Let’s get on with engaging. Let’s learn to pray. Let’s learn to understand our authority in Scripture. Let’s understand the significance of repentance and renouncing and releasing. Let’s begin to act like we believe the Scriptures too. How long will we talk about it before we begin to practice it? And you can’t close your eyes. You can, but it doesn’t eliminate your accountability. The Bible says in Ezekiel that we’re watchmen on the wall and if you see evil coming and you don’t say anything, you will bear the penalty for the evil. It’s got my attention.
So when people say, «Well, you shouldn’t talk about current events,» I’m like, «Well, maybe you don’t, but I’m gonna use my voice». 'Cause I don’t intend to be caught with the consequences of that. They should stop mutilating teenagers. And I’m grateful for a president or an administration that will do something to turn that back that said gender really isn’t confusing and men shouldn’t be competing in women’s sports, but it would have been, it would have been a different kind of victory if those messages had led from the church. We were cowards. Stop pointing at the pastors. Pastors will find the courage. Yeah, I’m doing a thing on rejection.
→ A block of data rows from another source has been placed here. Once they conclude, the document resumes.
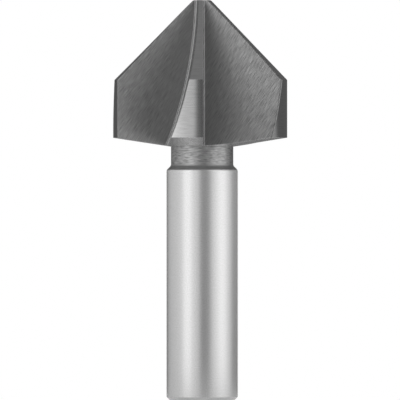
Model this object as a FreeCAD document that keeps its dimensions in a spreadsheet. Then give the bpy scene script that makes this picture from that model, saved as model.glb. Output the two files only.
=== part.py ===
import FreeCAD, Part
import os
import Sketcher

# Countersink for a drill chuck: one solid piece of hardened steel, with a plain round shank, a short
# neck and a wide conical head that carries five teeth.
#
# Frame: millimetres. The origin is the centre of the shank's end face, and +Z runs up the axis to
# the tip. One tooth has its cutting edge on the -Y side, and the teeth cut when the tool turns
# clockwise as seen from the shank end.
#
# The tool is made in the order of the real one: the blank is turned with a pointed cone, the flutes
# are ground, the heels of the teeth are rounded, and the point is ground away to a small flat. Each
# flute is the print of a large wheel whose rim is a V. The wheel's flat side leaves the straight
# face that cuts, and its sloping side leaves the back of the next tooth, so a tooth is a rib that
# grows thicker from the tip to the rim.

NODE = "countersink"

# Driving dimensions in millimetres and degrees: alias, value and what it is.
DRIVING_SIZES = [
    ("shank_diameter", 10.0, "shank that the chuck grips"),
    ("shank_length", 33.0, "shank end to the start of the neck, shoulder included"),
    ("shank_end_chamfer", 0.5, "45 degree chamfer round the shank's end"),
    ("shoulder_round", 0.45, "radius at both edges of the shoulder"),
    ("neck_diameter", 8.75, "turned relief between shank and head"),
    ("neck_length", 2.65, "straight length of the neck"),
    ("back_angle", 8.7, "slope of the head's back face, from the neck out to the rim"),
    ("head_diameter", 25.0, "largest diameter of the head"),
    ("rim_height", 8.1, "height of the head's cylindrical rim"),
    ("cone_angle", 90.0, "included angle of the cone that the teeth cut"),
    ("tip_diameter", 2.5, "flat at the tip"),
    ("tip_break", 0.12, "width of the small bevel round the flat at the tip"),
    ("tooth_count", 5, "teeth, evenly spaced"),
    ("flute_wheel_diameter", 113.0, "wheel that grinds the flutes, centred level with the cone's point"),
    ("flute_angle", 73.3, "angle of the wheel's V, from the cutting face to the tooth's back"),
    ("flute_core_radius", 0.8, "axis to the point of the wheel's V, level with the cone's point"),
    ("root_strip_width", 0.28, "width of the narrow strip along the flute's root, ahead of the cutting face"),
    ("root_strip_depth", 0.24, "how much deeper the strip lies at the tooth's back than at the cutting face"),
    ("cutting_face_lead", 0.12, "how far the cutting face stands ahead of the axis"),
    ("heel_round", 0.18, "radius along the back edge of each tooth"),
]

# Levels along the axis, as expressions on the sheet.
SHOULDER_START = "(Sizes.shank_length - (Sizes.shank_diameter - Sizes.neck_diameter) / 2)"
NECK_TOP = "(Sizes.shank_length + Sizes.neck_length)"
BACK_RISE = "((Sizes.head_diameter - Sizes.neck_diameter) / 2 * tan(Sizes.back_angle))"
RIM_BOTTOM = f"({NECK_TOP} + {BACK_RISE})"
RIM_TOP = f"({RIM_BOTTOM} + Sizes.rim_height)"
POINT = f"({RIM_TOP} + Sizes.head_diameter / 2 / tan(Sizes.cone_angle / 2))"
TIP = f"({POINT} - Sizes.tip_diameter / 2 / tan(Sizes.cone_angle / 2))"

# The V of the flute wheel, in a sketch at the level of the point: across is measured ahead of the
# axis, and along is negative towards the front tooth. The V's sharp corner is cut off by a strip.
ROOT_FAR_SIDE = "(Sizes.cutting_face_lead + Sizes.root_strip_width)"
ROOT_FAR = "(-Sizes.flute_core_radius - Sizes.root_strip_width / tan(Sizes.flute_angle))"
ROOT_NEAR = f"({ROOT_FAR} - Sizes.root_strip_depth)"
FLUTE_MOUTH = "(-Sizes.flute_core_radius - Sizes.head_diameter / 2)"
FLUTE_FAR_SIDE = "(Sizes.cutting_face_lead + Sizes.head_diameter / 2)"
FLUTE_FAR_BOTTOM = "(-Sizes.flute_core_radius - Sizes.head_diameter / 2 / tan(Sizes.flute_angle))"
WHEEL_CENTRE = "(-Sizes.flute_core_radius - Sizes.flute_wheel_diameter / 2)"

NEAR = 1e-4


def make_sheet(doc):
    """The sheet of driving dimensions, with the name, the value and a note in each row."""
    sheet = doc.addObject("Spreadsheet::Sheet", "Sizes")
    for row, (alias, value, note) in enumerate(DRIVING_SIZES, start=1):
        sheet.set(f"A{row}", alias)
        sheet.set(f"B{row}", str(value))
        sheet.set(f"C{row}", note)
        sheet.setAlias(f"B{row}", alias)
    doc.recompute()
    return sheet


def origin_item(body, role):
    """One of the body's own origin planes or axes."""
    return next(item for item in body.Origin.OriginFeatures if item.Role == role)


def new_sketch(body, name, plane):
    """A sketch on one of the body's origin planes."""
    sketch = body.newObject("Sketcher::SketchObject", name)
    sketch.AttachmentSupport = [(origin_item(body, plane), "")]
    sketch.MapMode = "FlatFace"
    return sketch


def hold_point(sketch, line, end, name, across, along):
    """Hold one end of a line at the place that two expressions give."""
    origin = -1
    here = sketch.getPoint(line, end)
    for kind, value, expression in (("DistanceX", here.x, across), ("DistanceY", here.y, along)):
        index = sketch.addConstraint(Sketcher.Constraint(kind, origin, 1, line, end, value))
        label = f"{name}_{kind[-1].lower()}"
        sketch.renameConstraint(index, label)
        sketch.setExpression(f"Constraints.{label}", expression)


def straight_outline(sketch, corners):
    """A closed outline of straight lines through corners given as name, across and along."""
    places = []
    for _, across, along in corners:
        x = sketch.evalExpression(across)
        y = sketch.evalExpression(along)
        places.append(FreeCAD.Vector(x, y, 0))
    lines = []
    for start, end in zip(places, places[1:] + places[:1]):
        lines.append(sketch.addGeometry(Part.LineSegment(start, end), False))
    for line, following in zip(lines, lines[1:] + lines[:1]):
        sketch.addConstraint(Sketcher.Constraint("Coincident", line, 2, following, 1))
    for line, (name, across, along) in zip(lines, corners):
        hold_point(sketch, line, 1, name, across, along)
    return lines


def round_corner(sketch, line, name, size):
    """Round the corner where a line starts, with a radius bound to one named size."""
    arc = sketch.GeometryCount
    radius = sketch.evalExpression(f"Sizes.{size}")
    sketch.fillet(line, 1, radius, True, True)
    index = sketch.addConstraint(Sketcher.Constraint("Radius", arc, radius))
    sketch.renameConstraint(index, name)
    sketch.setExpression(f"Constraints.{name}", f"Sizes.{size}")


def turn(body, kind, name, sketch, axis):
    """A revolution or a groove of a sketch, all the way round one of its axes."""
    feature = body.newObject(f"PartDesign::{kind}", name)
    feature.Profile = sketch
    feature.ReferenceAxis = (sketch, [axis])
    feature.Angle = 360
    body.Document.recompute()
    return feature


def dress(body, kind, name, base, edges, size):
    """A fillet or chamfer of one named size, on edges of the feature before it."""
    if not edges:
        raise RuntimeError(f"{name} finds no edges")
    feature = body.newObject(f"PartDesign::{kind}", name)
    feature.Base = (base, edges)
    feature.setExpression("Radius" if kind == "Fillet" else "Size", f"Sizes.{size}")
    body.Document.recompute()
    return feature


def check_cut(name, before, after):
    """Stop if a feature that should take material away took none."""
    if not after.Shape.Volume < before.Shape.Volume - NEAR:
        raise RuntimeError(f"{name} removes nothing")


def turn_blank(body):
    """The tool as it leaves the lathe: shank, shoulder, neck, back face, rim and a pointed cone."""
    half_shank = "(Sizes.shank_diameter / 2)"
    half_neck = "(Sizes.neck_diameter / 2)"
    half_head = "(Sizes.head_diameter / 2)"
    sketch = new_sketch(body, "BlankProfile", "XZ_Plane")
    lines = straight_outline(sketch, [
        ("end_centre", "0", "0"),
        ("end_edge", half_shank, "0"),
        ("shoulder_start", half_shank, SHOULDER_START),
        ("neck_bottom", half_neck, "Sizes.shank_length"),
        ("neck_top", half_neck, NECK_TOP),
        ("rim_bottom", half_head, RIM_BOTTOM),
        ("rim_top", half_head, RIM_TOP),
        ("point", "0", POINT),
    ])
    shoulder = lines[2]
    neck = lines[3]
    round_corner(sketch, shoulder, "shoulder_edge", "shoulder_round")
    round_corner(sketch, neck, "neck_root", "shoulder_round")
    return turn(body, "Revolution", "Blank", sketch, "V_Axis")


def end_edges(shape):
    """Names of the edges round the lowest face, the shank's end."""
    names = []
    for number, edge in enumerate(shape.Edges, start=1):
        is_circle = isinstance(edge.Curve, Part.Circle)
        if is_circle and abs(edge.BoundBox.ZMin) < NEAR and abs(edge.BoundBox.ZMax) < NEAR:
            names.append(f"Edge{number}")
    return names


def grind_flutes(body, blank):
    """One flute, made by turning the wheel's V about the wheel's axis, and its copies."""
    sketch = new_sketch(body, "WheelProfile", "XY_Plane")
    sketch.setExpression("AttachmentOffset.Base.z", POINT)
    straight_outline(sketch, [
        ("root_near", "Sizes.cutting_face_lead", ROOT_NEAR),
        ("mouth", "Sizes.cutting_face_lead", FLUTE_MOUTH),
        ("far_mouth", FLUTE_FAR_SIDE, FLUTE_MOUTH),
        ("far_bottom", FLUTE_FAR_SIDE, FLUTE_FAR_BOTTOM),
        ("root_far", ROOT_FAR_SIDE, ROOT_FAR),
    ])
    centre = sketch.evalExpression(WHEEL_CENTRE)
    width = sketch.evalExpression(FLUTE_FAR_SIDE)
    start = FreeCAD.Vector(0, centre, 0)
    end = FreeCAD.Vector(width, centre, 0)
    wheel_axis = sketch.addGeometry(Part.LineSegment(start, end), True)
    hold_point(sketch, wheel_axis, 1, "wheel_near", "0", WHEEL_CENTRE)
    hold_point(sketch, wheel_axis, 2, "wheel_far", FLUTE_FAR_SIDE, WHEEL_CENTRE)
    flute = turn(body, "Groove", "Flute", sketch, "Axis0")
    check_cut("Flute", blank, flute)

    flutes = body.newObject("PartDesign::PolarPattern", "Flutes")
    flutes.Originals = [flute]
    flutes.Axis = (origin_item(body, "Z_Axis"), [""])
    flutes.Angle = 360
    flutes.setExpression("Occurrences", "Sizes.tooth_count")
    body.Tip = flutes
    body.Document.recompute()
    check_cut("Flutes", flute, flutes)
    return flutes


def is_level(direction):
    """Whether a direction is square to the tool's axis."""
    return abs(direction.z) < NEAR


def touches(edge, faces):
    """Whether an edge belongs to one of some faces."""
    return any(edge.isSame(other) for face in faces for other in face.Edges)


def heel_edges(shape):
    """Names of the edges between a tooth's back and the turned rim and cone."""
    ground = []
    turned = []
    for face in shape.Faces:
        surface = face.Surface
        if isinstance(surface, (Part.Cone, Part.Cylinder)):
            (ground if is_level(surface.Axis) else turned).append(face)
    cylinders = [face for face in turned if isinstance(face.Surface, Part.Cylinder)]
    rim_radius = max(face.Surface.Radius for face in cylinders)
    rims = [face for face in cylinders if abs(face.Surface.Radius - rim_radius) < NEAR]
    rim_low = min(face.BoundBox.ZMin for face in rims)
    lands = [face for face in turned if face.BoundBox.ZMin > rim_low - NEAR]
    backs = [face for face in ground if any(touches(edge, rims) for edge in face.Edges)]
    names = []
    for number, edge in enumerate(shape.Edges, start=1):
        if touches(edge, backs) and touches(edge, lands):
            names.append(f"Edge{number}")
    return names


def grind_tip(body, heels):
    """The pointed cone ground down to a small flat with a bevelled edge."""
    half_tip = "Sizes.tip_diameter / 2"
    half_cone = "(Sizes.cone_angle / 2)"
    flat_edge = f"({half_tip} - Sizes.tip_break)"
    bevel_foot = f"({half_tip} + Sizes.tip_break * sin({half_cone}))"
    bevel_level = f"({TIP} - Sizes.tip_break * cos({half_cone}))"
    clear = f"({POINT} + Sizes.tip_diameter)"
    sketch = new_sketch(body, "TipProfile", "XZ_Plane")
    straight_outline(sketch, [
        ("flat_centre", "0", TIP),
        ("flat_edge", flat_edge, TIP),
        ("bevel_foot", bevel_foot, bevel_level),
        ("clear_edge", bevel_foot, clear),
        ("clear_centre", "0", clear),
    ])
    tip = turn(body, "Groove", "Tip", sketch, "V_Axis")
    check_cut("Tip", heels, tip)
    return tip


def make_countersink(doc):
    """The whole tool as one body."""
    body = doc.addObject("PartDesign::Body", "Countersink")
    body.Label = NODE
    blank = turn_blank(body)
    end = dress(body, "Chamfer", "ShankEnd", blank, end_edges(blank.Shape), "shank_end_chamfer")
    flutes = grind_flutes(body, end)
    heels = dress(body, "Fillet", "Heels", flutes, heel_edges(flutes.Shape), "heel_round")
    check_cut("Heels", flutes, heels)
    body.Tip = grind_tip(body, heels)
    doc.recompute()
    return body


def check_document(doc, bodies):
    """Stop if any feature failed or any body isn't one sound solid."""
    for item in doc.Objects:
        if "Invalid" in item.State or "Error" in item.State:
            raise RuntimeError(f"{item.Name} failed: {item.State}")
    for body in bodies:
        shape = body.Shape
        if shape.isNull() or not shape.isValid() or len(shape.Solids) != 1:
            raise RuntimeError(f"{body.Label} isn't one sound solid")


def main():
    doc = FreeCAD.newDocument("Countersink")
    make_sheet(doc)
    bodies = [make_countersink(doc)]
    check_document(doc, bodies)
    os.makedirs("parts", exist_ok=True)
    for body in bodies:
        body.Shape.exportStep(f"parts/{body.Label}.step")
        box = body.Shape.BoundBox
        print(f"{body.Label}: {body.Shape.Volume:.1f} mm3, {len(body.Shape.Faces)} faces, "
              f"{box.XLength:.2f} x {box.YLength:.2f} x {box.ZLength:.2f} mm")


main()
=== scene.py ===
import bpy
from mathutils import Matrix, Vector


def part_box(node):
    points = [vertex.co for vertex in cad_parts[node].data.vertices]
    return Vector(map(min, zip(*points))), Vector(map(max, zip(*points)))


bl_info = {
    "name": "Ground Countersink",
    "version": (1, 0, 0),
    "blender": (4, 5, 0),
    "location": "3D View > Sidebar > Countersink",
    "description": "Gives a countersink its ground and turned steel and stands it in a plain studio",
    "category": "Object",
}

import bpy
import math
from mathutils import Vector
from bpy.props import FloatProperty, FloatVectorProperty, IntProperty, PointerProperty

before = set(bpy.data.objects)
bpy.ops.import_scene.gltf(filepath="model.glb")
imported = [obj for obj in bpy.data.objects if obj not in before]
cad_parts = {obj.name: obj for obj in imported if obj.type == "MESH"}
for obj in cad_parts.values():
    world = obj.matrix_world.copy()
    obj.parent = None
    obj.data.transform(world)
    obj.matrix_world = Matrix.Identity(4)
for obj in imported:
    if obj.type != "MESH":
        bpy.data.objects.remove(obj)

# The tool stands on its shank end at the origin, with its axis along +Z and one cutting edge on
# the -Y side, where the camera is. Lengths are in metres.
MM = 0.001
NODE = "countersink"
LOW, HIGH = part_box(NODE)

# The photograph's frame in pixels, and where the tool stands in it.
IMAGE_SIZE = 400
AXIS_COLUMN = 202.15
SHANK_END_ROW = 400.45
PIXELS_ACROSS_HEAD = 177.95

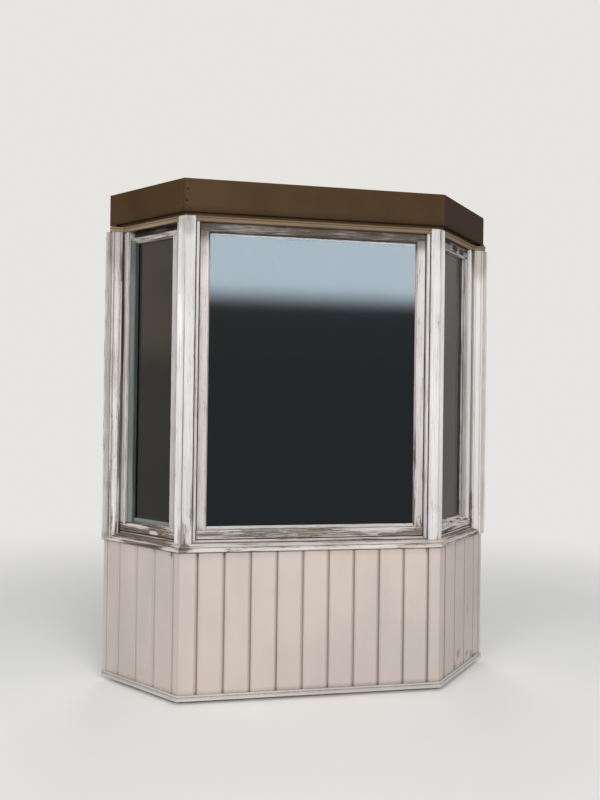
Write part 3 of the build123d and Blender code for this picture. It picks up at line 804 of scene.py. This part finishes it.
# Head mouldings: one on each face, and a return over each casing
moulding = {
    **woodBar, "dents": 0.5, "endWear": 0.03, "top": 2318, "foot": 2295, "lip": 7, "step": 4,
    "near": 30, "frontBack": 60, "flankBack": 50,
    "returnNear": 150.5, "returnBack": 192.3, "returnRun": (950.58, 1018.0),
    "left": {
        "stainAndShade": [(-980, 2308, 26, 9, 0.6), (-938, 2303, 30, 7, 0.5)],
        "fresh": [(-830, 2308, 260, 18, 0.85)],
    },
    "right": {"fresh": [(800, 2308, 180, 16, 0.55)]},
}


def mouldingSection(near, back):
    # a lip, a step in below it, and a slope in to the foot
    top, foot, lip, step = (moulding[key] for key in ("top", "foot", "lip", "step"))
    return [(near, top), (near, top - lip), (near + step, top - lip), (near + step, foot + lip),
            (near + 2 * step, foot), (back, foot), (back, top)]


frontSection = mouldingSection(moulding["near"], moulding["frontBack"])
flankSection = mouldingSection(moulding["near"], moulding["flankBack"])
returnSection = mouldingSection(moulding["returnNear"], moulding["returnBack"])
openingEnd = bayPlan["frontWidth"] - openingStart
bar = carriedBar(frontSection, openingStart, openingEnd, runOn("front"), moulding, 12)
makePiece("frontMoulding", [bar], "moulding", "moulding_paint", ["front_head_moulding"])
for face, side in flanks.items():
    bars = [carriedBar(flankSection, openingStart, shortWallEnd, runOn(face), moulding, 13.5 + side / 2),
            carriedBar(returnSection, *moulding["returnRun"], acrossWall(side), moulding, 70 + side)]
    makePiece(face + "Moulding", bars, "moulding", "moulding_paint", [face + "_head_moulding"],
              **moulding[face])
print("mouldings made")


# Centre window
def glazedLine(insets, outer, lip, bed):
    # a slope up to a lip, the bed of the glass, and a lip behind it, as inset and height
    near, glassNear, glassFar, back = insets
    return [(near, outer), (glassNear, lip), (glassNear, bed), (glassFar, bed), (glassFar, lip), (back, lip)]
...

Ephesians 6:12. I wanna get to this next segment. How do we apply the remedy? If there’s spiritual forces, you know, it certainly affects our emotions, it affects our thoughts. And we have to learn to discipline our thoughts, to take every thought captive to recognize not to give ourselves emotional liberty. There’s some very destructive permissions unleashed in our culture. That if you have a feeling it’s legitimate and you should legitimize every feeling.
No, you shouldn’t. I mean, my driving. If I legitimized every feeling while I’m behind the wheel of the car, I would not be a blessing. If you cut me off, I’ll just ram you. Then I want a little paddle I can hold up that says Jesus loves you, get out of my way. I’m working on it, but you can’t afford to give license to every emotion. Well, I can’t deny how I feel. I’m not asking you to deny it. I’m telling you not to give expression to it. Every feeling you have isn’t helpful.